As the night drew to a close, our crowd was definitely pleased with the bottomless selection that Diageo had offered so far but you could sense that many came to try the Mortlach 18. A 30 minute intermission led to some guests departing early because they thought that the night was over or perhaps they’ve already reached their limits. I decided to stick around and chat for a bit and eventually – somehow someway, someone was able to convince the good people of Diageo to open up a bottle of 18 and of course they didn’t disappoint. The best things do come to those who wait and they’ve saved the best for last.
The Mortlach 18 Year Old Single Malt
What I enjoy most about whisky is being able to try something new for the first time – whether it be a single malt or blend, I’m always excited.
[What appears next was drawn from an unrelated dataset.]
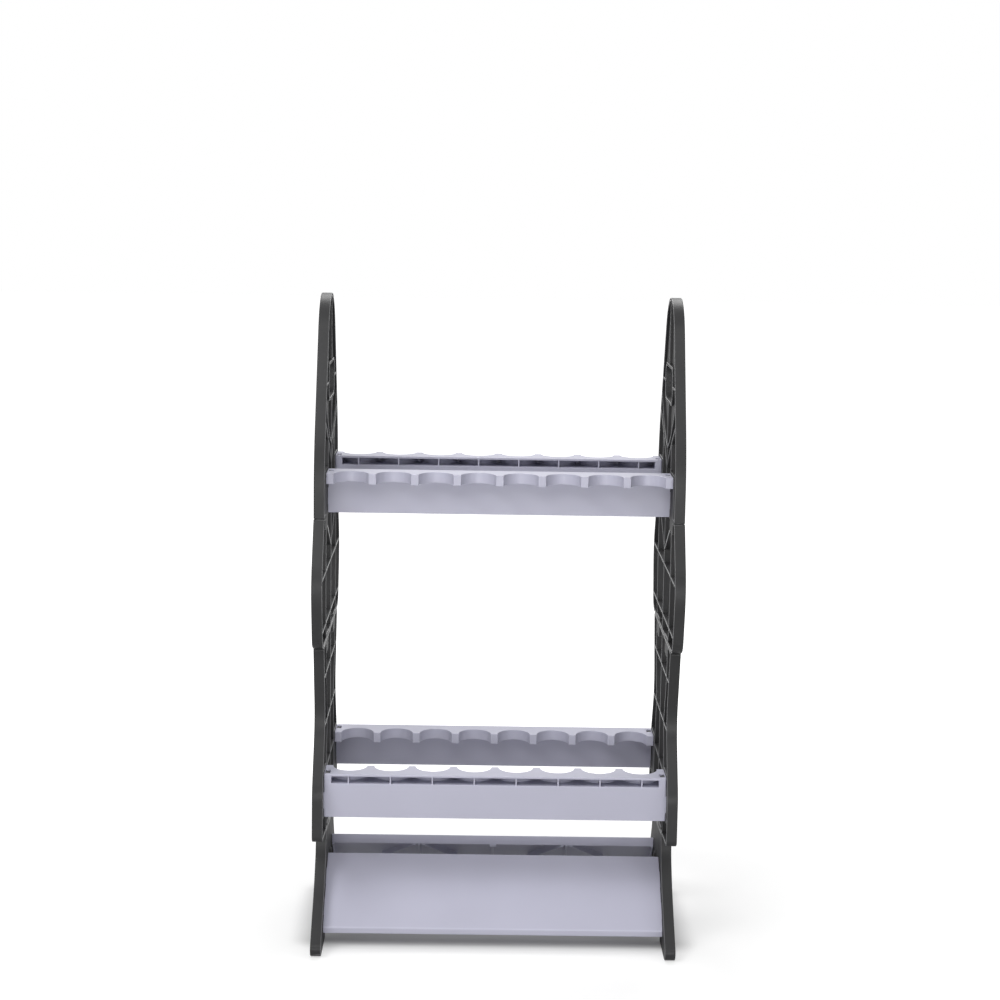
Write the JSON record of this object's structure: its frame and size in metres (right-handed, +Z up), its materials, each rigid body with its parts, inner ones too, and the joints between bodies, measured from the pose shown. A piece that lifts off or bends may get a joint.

But on these rare occasions that I do get to try something extraordinary for the very first time it becomes more than just a treat. It’s like a reminder to appreciate life’s small joys.
The nose immediately starts with green apples then becomes rich and nutty. The palate to me is the best part as I got a very long bit of everything and it caught me off guard unexpectedly. I can remember the last time a whisky hit me in every direction was when I tried the Yamazaki 18 last year. Unique would be an understatement because this creamy, multi-layered and complex character is very much close to my ideal perfect whisky. The finish is especially long as well – you can take your time enjoying this one without having to take quick sips. Also for me no water is necessary because it’s great just the way it is.
Huge thank you’s to Lori Linsey and the Diageo Reserve Philippines team for inviting me and the Whisky Society of Manila members to this wonderful tasting. For those that missed out, hopefully there will be more of these type of events in the near future.